Organize Your Thoughts

As any teacher knows, audiences find it easier to follow information that moves from the simple to the complex or from the general to the specific. If you start to ramble—jump around to different topics—you will lose your audience. If you neglect to consider the least knowledgeable person—for example, if you fill your speech with acronyms that only a long-term employee would recognize—you will lose your audience. Achieving clear, concise, consistent, and compelling speech that is grammatically correct is just as important in face-to-face communication as in writing.

Watch Your Words and Tone

Certain words have meanings that go beyond the word itself. “I want you to…” is a much stronger statement than “I would appreciate it if…” or “you might find it helpful if….” If your audience reacts in a way you do not understand, the chances are that you have used words that generate the wrong emotional impact—whatever you intent, the audience heard something else.

Both positive emotions (compassion, joy) and negative emotions (sarcasm, repressed anger) can come through in tone, rather than words, and change how an audience reacts to what you are saying.
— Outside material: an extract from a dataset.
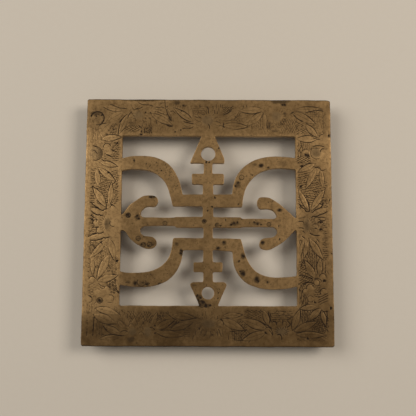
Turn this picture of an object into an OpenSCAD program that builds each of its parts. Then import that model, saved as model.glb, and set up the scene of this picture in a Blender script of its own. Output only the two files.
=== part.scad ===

You must be mindful of your emotions because the audience will pick up on them.

Pay Attention to Facial Expressions and Gestures

Our facial expressions and gestures can either support or contradict our words; they can add meaning (a lifted eyebrow) to or indicate discomfort (a grimace) with the conversation. They also promote mirroring

Say a team member offers a suggestion in meeting and the team leader’s expression is one of disdain for that opinion; in all likelihood, the team will reject that suggestion even if the leader’s spoken response is neutral. On the other hand, if the leader mirrors the posture and expression of the team member, that member and others will likely believe that the leader respects the idea.
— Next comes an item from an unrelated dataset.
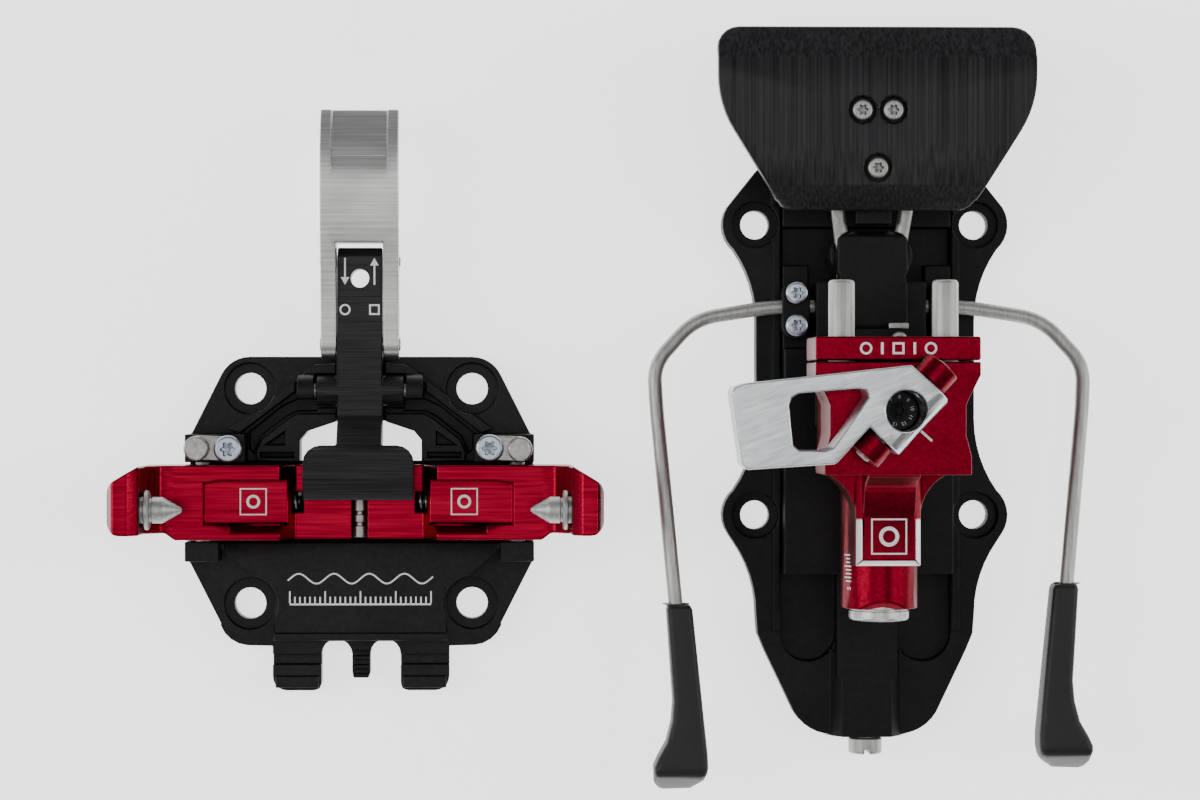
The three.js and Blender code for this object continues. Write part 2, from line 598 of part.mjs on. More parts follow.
// Square shoulders, then sides that curve in to a narrow rear edge.
function padOutlinePoints() {
  return [
    ...arcPoints(26.7, 87.7, 4.3, 90, 0, 5),
    ...arcPoints(10.6, 82.3, 20.4, 0, -32, 6),
    [19.6, 58.2],
    ...arcPoints(16.2, 59.6, 3.4, -30, -90, 3),
  ];
}

// The pedal: a flat middle with its front and rear bands bent down.
function brakePad() {
  const side = [
    [92, 20.2], [92, 16.6], [91.2, 15.8], [85.4, PAD_TOP - 2.6], [69, PAD_TOP - 2.6],
    [60.8, PAD_TOP - 3.4], [56.2, PAD_TOP - 6.2], [56.2, PAD_TOP - 3.4], [60.8, PAD_TOP - 0.8],
    [69, PAD_TOP], [85.4, PAD_TOP],
  ];
  const bent = sideProfile(side, -32, 32);
  const plan = plate(mirroredOutline(padOutlinePoints()), 5, 40);
  const bores = PAD_SCREWS.map(([x, y]) => join(
    rod(1.3, [x, y, 10], [x, y, 40], SMALL_ROUND),
    rod(2.7, [x, y, PAD_TOP - 1.5], [x, y, 40], SMALL_ROUND),
  ));
  return cut(bent.intersect(plan), ...bores);
}

function wirePoints(armFront) {
  return [
    [8.6, 71.5, 17.6], [7.2, 60, 15.2], [5.2, 46, 12.2], [5.2, BRAKE_Y, BRAKE_Z], [19, BRAKE_Y, BRAKE_Z],
    [34.6, 35.2, BRAKE_Z + 0.4], [42.7, 26.2, 10.4], [42.3, 18, 11], [38.1, armFront - 6, 14],
  ];
}

function brakeWire(armFront) {
  return bentRod(wirePoints(armFront), 4.5, WIRE_R, WIRE_STEPS, 8);
}

// The room that a wire needs in the pieces that hold it.
function wireChannel(armFront) {
  return bentRod(wirePoints(armFront), 4.5, WIRE_R + 0.3, WIRE_STEPS, 8);
}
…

Therefore, if you want your audience to react in a certain way, watch not only your own expressions and gestures but those of the audience as well. You may need to adjust your expressions and gestures to get the result you want.


When you audience feels heard, they are more likely to follow your suggestions, advice, or argument. Listening is not passive, but requires active participation and is an essential part of face-to-face communication.
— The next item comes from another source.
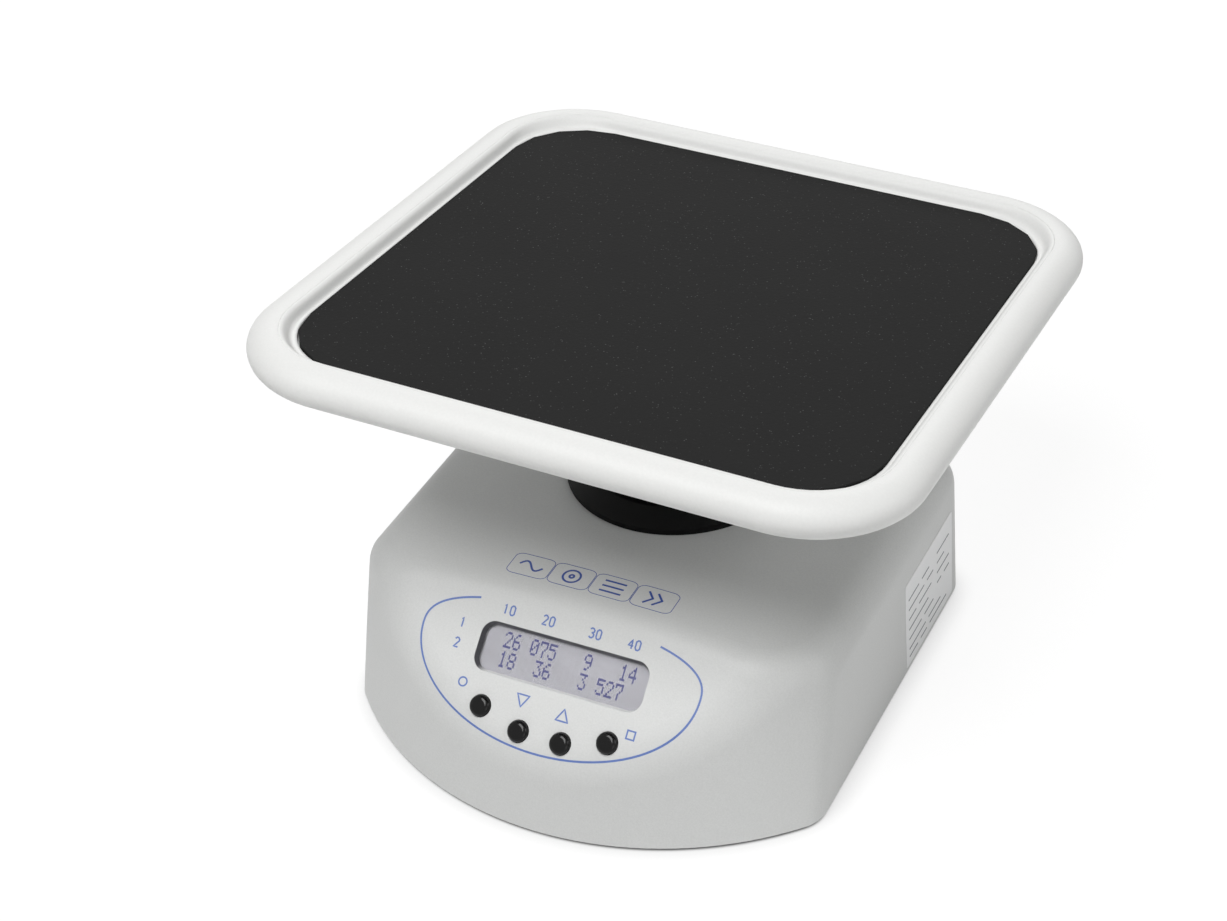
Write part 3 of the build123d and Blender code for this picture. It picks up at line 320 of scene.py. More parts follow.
button_finish = moulded("button_black", (0.002, 0.002, 0.002), 0.08, shine=0.22, depth=0.002 * mm)
black_finish = moulded("black_plastic", (0.012, 0.012, 0.013), 0.34)
key_finish = moulded("key_plastic", (0.03, 0.03, 0.03), 0.5)
motor_finish = moulded("motor_black", (0.02, 0.02, 0.022), 0.45)
sleeve_finish = moulded("capacitor_sleeve", (0.03, 0.03, 0.05), 0.4)
frame_finish = moulded("display_frame", (0.03, 0.03, 0.032), 0.4)
dress(button_finish, "button_a", "button_b", "button_c", "button_d")
dress(black_finish, "power_socket", "switch_frame", "power_rocker")
dress(key_finish, "key_switches")
dress(motor_finish, "motor")
dress(sleeve_finish, "capacitors")
dress(frame_finish, "display_module")
print("plastic finishes:", button_finish.name, black_finish.name)

# %% [markdown]
# The boards are green lacquer over copper. A brick pattern with thin joints is enough to show tracks.

# %% Board finish
board_green = (0.015, 0.12, 0.05)
track_green = (0.05, 0.22, 0.09)
track_pitch = 6 * mm
track_share = 0.012
board_finish, shader, place = start_finish("board_green", board_green, 0.35, Coat_Weight=0.4)
tracks = place.node("ShaderNodeTexBrick", {"offset": 0.5}, {
    "Vector": place, "Scale": 1 / track_pitch, "Mortar Size": track_share,
    "Color1": (0, 0, 0, 1), "Color2": (0, 0, 0, 1), "Mortar": (1, 1, 1, 1),
})
feed(shader, "Base Color", mixed(tracks, board_green, track_green))
dress(board_finish, "main_board", "key_board")
print("board finish:", board_finish.name)

# %% [markdown]
# ## The sloping panel
# Everything printed or lit on the front lies on one sloping plane. A function turns a place on the
# panel, in millimetres across and up, into a point in the model, so the marks can be drawn flat.

# %% Panel directions
panel_slope = radians(41.5)
panel_point = Vector((0, -94, 53.5)) * mm
panel_across = Vector((1, 0, 0))
panel_up = Vector((0, cos(panel_slope), sin(panel_slope)))
panel_out = Vector((0, -sin(panel_slope), cos(panel_slope)))
controls_x = 1.4
window_up = -4.6
glass_depth = 3.5


def on_panel(across, up, out=0.0):
    """A point from panel millimetres: across, up the slope, and out of it."""
    return panel_point + (panel_across * across + panel_up * up + panel_out * out) * mm


print("panel normal:", [round(part, 3) for part in panel_out])

# %% [markdown]
# The display lies in a recess of the housing. On the real object the recess's upper and left walls
# are in deep shade, and soft lamps alone leave them too pale. So the housing's colour goes dark there.
# The mask is made from distances along the panel's own directions, so it stays with the piece.


# %% Dark step round the display
def panel_measure(direction, origin):
    """How far a place on the housing lies along a direction of the panel, in millimetres."""
    along = shell_place.node("ShaderNodeVectorMath", {"operation": "DOT_PRODUCT"},
                             {0: shell_place, 1: tuple(direction)}, output=1)
    return (along - origin.dot(direction)) * (1 / mm)


recess_height = (9.2, 9.4)
recess_width = (32.2, 32.4)
upper_wall = (2.0, 6.0)
left_wall = (-29.5, -26.0)
shade_depths = (0.04, 0.30)
shade_black = (0.045, 0.045, 0.05)
window_middle = on_panel(controls_x, window_up)
step_depth = 0 - panel_measure(panel_out, window_middle)
step_up = panel_measure(panel_up, window_middle)
step_across = panel_measure(panel_across, window_middle)
in_height = 1 - between(step_up.math("ABSOLUTE"), *recess_height)
in_width = 1 - between(step_across.math("ABSOLUTE"), *recess_width)
shaded_side = between(step_up, *upper_wall).math("MAXIMUM", 1 - between(step_across, *left_wall))
step_shade = between(step_depth, *shade_depths) * in_height * in_width * shaded_side
feed(shell_shader, "Base Color", mixed(step_shade, shell_colour, shade_black))
print("display recess shaded within", recess_width[0], "by", recess_height[0], "mm of its middle")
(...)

A study reported in Harvard Business Review used a 360 degree assessment to measure the listening skills of 3,492 participants and discover why some people were considered better listeners than others. They found that great listeners ask related and probing questions; are supportive rather than critical; and give appropriate suggestions. Those listeners not only paid attention, but reacted in the spirit of sharing, creating a dialog.

Consider Alternatives

Once you have said your piece, ask a listener to repeat what they heard. Depending on how critical the information is, you may ask for either a summary or a step-by-step recounting. 

If there are any vital differences between what you said and what was heard, you might try:

  • Paraphrasing; that is, repeating the information in different words
  • Showing rather than telling 
  • Diagramming the information or writing it down
  • Explaining the result you want and asking the other person how they would get there.

Video Conferencing

Video allows people to meet face-to-face across vast distances. It is efficient and cost-effective, since it eliminates travel time between locations, and it enables screen sharing, which can boost productivity. But effective communication over a video conference requires some important adjustments:

  • Experiment with different camera positions. Subtle clues may be lost when people are on camera, depending on how the camera is positioned.  
  • Choose a more stationary method of presentation. Moving around is harder and may be more distracting. 
  • Establish protocol. The rules over who is talking and how to interrupt are not as clear in video conferencing and, again, subtle clues may be missed. 
  • Check in often to determine the course of the conversation. People may feel freer to say “no”: walking away from a conversation is easier during a video conference when you can, in effect, just hang up or tune out. 
  • Make sure IT is handy. Technical problems are rampant with video conferencing and largely absent from face-to-face communications.